The ordinance allows data centers to be up to 120 feet tall, with up to 200 feet for water towers and power generation facilities. It also adds small modular reactors, or SMRs, to township zoning, requiring approval as special exceptions. SMRs are a class of small nuclear fission reactors designed to be built in a factory, shipped to operational sites for installation and then used to power buildings or other commercial operations, according to the ordinance.
Covington Twp.’s ordinance makes data centers a conditional use, meaning the developer would have to apply for a conditional use permit that requires them to meet a series of conditions established by the township for approval from supervisors.
The township also requires data center developers or users to submit a master plan.
The master plan will show the data centers and their accessory uses, energy generation stations, preserved land, flood plains, wetlands, surveys, traffic information, an estimated economic impact statement and an environmental impact statement, Covington Twp.
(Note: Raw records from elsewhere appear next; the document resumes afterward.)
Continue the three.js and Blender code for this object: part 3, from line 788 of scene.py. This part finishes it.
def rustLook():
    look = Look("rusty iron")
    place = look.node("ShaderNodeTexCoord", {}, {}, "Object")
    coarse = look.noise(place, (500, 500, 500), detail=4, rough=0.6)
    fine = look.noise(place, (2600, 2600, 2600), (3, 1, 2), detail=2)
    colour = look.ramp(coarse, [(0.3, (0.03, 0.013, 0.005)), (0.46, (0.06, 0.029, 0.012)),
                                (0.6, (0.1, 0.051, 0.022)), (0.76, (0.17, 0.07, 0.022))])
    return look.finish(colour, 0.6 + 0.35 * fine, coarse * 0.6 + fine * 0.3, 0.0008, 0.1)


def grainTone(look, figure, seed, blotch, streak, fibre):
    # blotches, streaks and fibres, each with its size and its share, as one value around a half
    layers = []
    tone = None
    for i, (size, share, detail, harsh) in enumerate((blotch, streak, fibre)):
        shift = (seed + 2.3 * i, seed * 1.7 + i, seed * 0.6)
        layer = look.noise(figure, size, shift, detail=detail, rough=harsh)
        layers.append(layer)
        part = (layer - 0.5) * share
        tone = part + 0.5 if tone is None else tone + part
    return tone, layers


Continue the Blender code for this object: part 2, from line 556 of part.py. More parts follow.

Solicitor Joel Wolff said Monday. As part of the process, data center developers will have to show items like 100-foot woodland buffers around the property, sound studies and an analysis of all water needs, he said.
The water study is more demanding, with developers having to submit an analysis of all their water needs, whether they will use public or private sources for water, documentation of existing wells within 1,000 feet of their property lines, and show whether there is an adequate water supply, Wolff said.
“If there’s any likelihood of adverse impacts on the existing wells, they won’t get approved,” he said, explaining the ordinance aims to protect citizens and natural resources.
The township’s board of supervisors can also conduct their own sound and water studies at the expense of the developer, Wolff said.
Supervisors voted 3-2 on the legislation last week following a lengthy public hearing, Wolff said.
In Clifton Twp., 1778 Rich Pike LLC filed its substantive validity challenge on April 17. Later that day, supervisors met to introduce a zoning amendment governing data centers, which they adopted the following month. Similar to Covington Twp., the ordinance defined data centers and made them conditional uses, establishing conditions like woodland buffers and setback requirements; an analysis of raw water needs with a water feasibility study required for nonpublic sources of water, including approval from the Susquehanna or Delaware river basin commissions; an agreement with an electric service provider; and a sound study. The ordinance also restricts the height of data centers to 35 feet — a figure the developer’s attorney previously said is too low to allow for adequate cooling and airflow.
On June 20, 1778 Rich Pike LLC and JCO LLC, 207 Drinker Turnpike, Covington Twp. — which is the legal owner of a large chunk of the proposed data center land — filed a procedural validity challenge against Clifton Twp. in the Lackawanna County Court of Common Pleas that asked the court to declare the data center ordinance void due to procedural issues like failing to properly post an agenda 24 hours ahead of the May 22 special meeting to adopt the ordinance and failing to have its planning commission review the ordinance, according to the challenge.
Rich Troscianecki, president of the nonprofit North Pocono CARE (Citizens Alert Regarding the Environment), raised concerns Monday about the high environmental impact of data centers, pointing to their power utilization and water utilization, noise, and pollution if they use gas generators.
“Just the destruction of 1,000 forested acres is mind boggling to me,” he said. “That’s what keeps the water clean up here. … There won’t be any recovery from it. If they do any damage at all, one slip of the finger, and it’s gone.”
Troscianecki worried about the impacts on residents, flora, fauna, water quality and fisheries. The land slated for development includes forests, wetlands, swamps, ponds, and the Meadow Brook as well as two unnamed streams flow through it, he said.
“It’s just the wrong spot to put it,” he said. “We’re trying to protect what we have up here.”
Like Troscianecki, June Ejk, a former Clifton Twp. supervisor of 12 years who helped launch a “Concerned Clifton Citizens” Facebook page in February, also criticized the location. Residents in both Clifton and Covington townships use wells for water, as there is no public water system, she said, raising concerns over the impact on their water, the environment, wildlife, deforestation, light pollution and the potential for small modular nuclear reactors in Covington Twp.’s zoning.
If her township’s zoning hearing board grants the substantive validity challenge, Ejk hopes they ensure it will not harm the public health, safety and welfare.
“That might be raising concerns about water usage, noise, fire protection, power surges, the increased cost of power to the residents,” she said. “If they find that the ordinance is not exclusionary, the developer will not be able to build the project as proposed.”